The three Bacchant etchings are mature Cornell prints. The plates were taken outside and he worked from models. There’s a mystery to Woman and Dog on a Limb and a sense that the human and animal are in sync on their quest. Resting Women shows two women, drawn from a single model, one touching the other, both leaning on a fallen tree limb. Cornell enjoyed the accidental marks that sparkle across the plate, adding tone to the leafy scene. The undergrowth takes full center stage in Bacchant in the Woods; Nature enables the woman who is both exhausted from her revelries but also sinking into the ground, relaxed in her freedom from household chores. He saw this series of prints as feminist works.
On the same plot of land, Cornell made Basswood Tree, a rare etched landscape in his body of work and one that shows rich textural variation.
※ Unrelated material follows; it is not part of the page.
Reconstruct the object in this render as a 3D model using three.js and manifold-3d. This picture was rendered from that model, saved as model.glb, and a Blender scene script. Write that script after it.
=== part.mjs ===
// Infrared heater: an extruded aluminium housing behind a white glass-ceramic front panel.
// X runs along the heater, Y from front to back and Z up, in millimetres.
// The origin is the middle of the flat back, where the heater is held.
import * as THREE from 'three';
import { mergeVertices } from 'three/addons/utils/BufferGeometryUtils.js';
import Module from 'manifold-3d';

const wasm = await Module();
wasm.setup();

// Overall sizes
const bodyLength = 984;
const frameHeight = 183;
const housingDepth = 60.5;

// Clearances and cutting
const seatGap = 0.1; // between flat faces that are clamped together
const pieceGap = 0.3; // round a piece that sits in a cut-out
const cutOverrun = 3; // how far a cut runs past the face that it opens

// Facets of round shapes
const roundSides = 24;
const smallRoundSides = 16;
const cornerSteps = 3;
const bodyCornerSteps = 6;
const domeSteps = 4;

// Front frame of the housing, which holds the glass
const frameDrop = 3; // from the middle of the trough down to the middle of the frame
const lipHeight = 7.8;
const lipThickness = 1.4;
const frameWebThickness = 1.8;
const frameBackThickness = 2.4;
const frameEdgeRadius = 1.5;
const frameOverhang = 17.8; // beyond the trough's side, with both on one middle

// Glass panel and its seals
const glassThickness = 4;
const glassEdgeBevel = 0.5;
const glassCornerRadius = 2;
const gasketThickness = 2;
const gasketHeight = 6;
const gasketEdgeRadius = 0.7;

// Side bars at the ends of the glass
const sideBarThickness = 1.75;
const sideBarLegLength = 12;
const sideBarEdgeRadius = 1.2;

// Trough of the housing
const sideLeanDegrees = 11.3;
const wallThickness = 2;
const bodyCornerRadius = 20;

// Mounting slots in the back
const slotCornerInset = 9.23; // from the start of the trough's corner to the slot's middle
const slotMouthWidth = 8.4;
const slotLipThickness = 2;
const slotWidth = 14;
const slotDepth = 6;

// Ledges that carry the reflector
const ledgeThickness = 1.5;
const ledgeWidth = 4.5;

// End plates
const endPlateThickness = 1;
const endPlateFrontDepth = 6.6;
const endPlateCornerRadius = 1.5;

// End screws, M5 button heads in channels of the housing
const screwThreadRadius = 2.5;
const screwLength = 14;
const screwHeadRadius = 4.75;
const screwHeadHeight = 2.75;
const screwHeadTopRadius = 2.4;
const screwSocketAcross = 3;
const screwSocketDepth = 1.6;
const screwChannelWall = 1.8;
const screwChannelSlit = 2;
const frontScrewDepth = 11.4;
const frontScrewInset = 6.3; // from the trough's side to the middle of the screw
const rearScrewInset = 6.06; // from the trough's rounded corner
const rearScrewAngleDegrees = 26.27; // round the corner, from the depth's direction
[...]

It was a beautiful old tree near the edge of an embankment to tidal waters. Cornell enjoyed the big leaves and he immortalized it when it was just beginning to show its ill health with falling branches. The tree has since been lost to eroding land. There is a distant lobster boat. No work by Cornell is purely “wild” landscape as people’s impact on earth is so great.
The darkness of Basswood is contrasted by the light in the oil landscape, Brunswick Farm 4. Throughout his life, beginning with his series of monkey prints, Cornell remained true to his intention to learn from direct observation, painting landscapes when weather permitted and still life in the winter. He returned to favorite places repeatedly, painting this scene five times between 1981 and 1984. The elm and maple shapes stand out in the open fields of farmland, the colors and patterns of grasses and hills flow into the distance. The clouds show his study of 19th century French landscape. He loved what he did and how he fit into the history of art.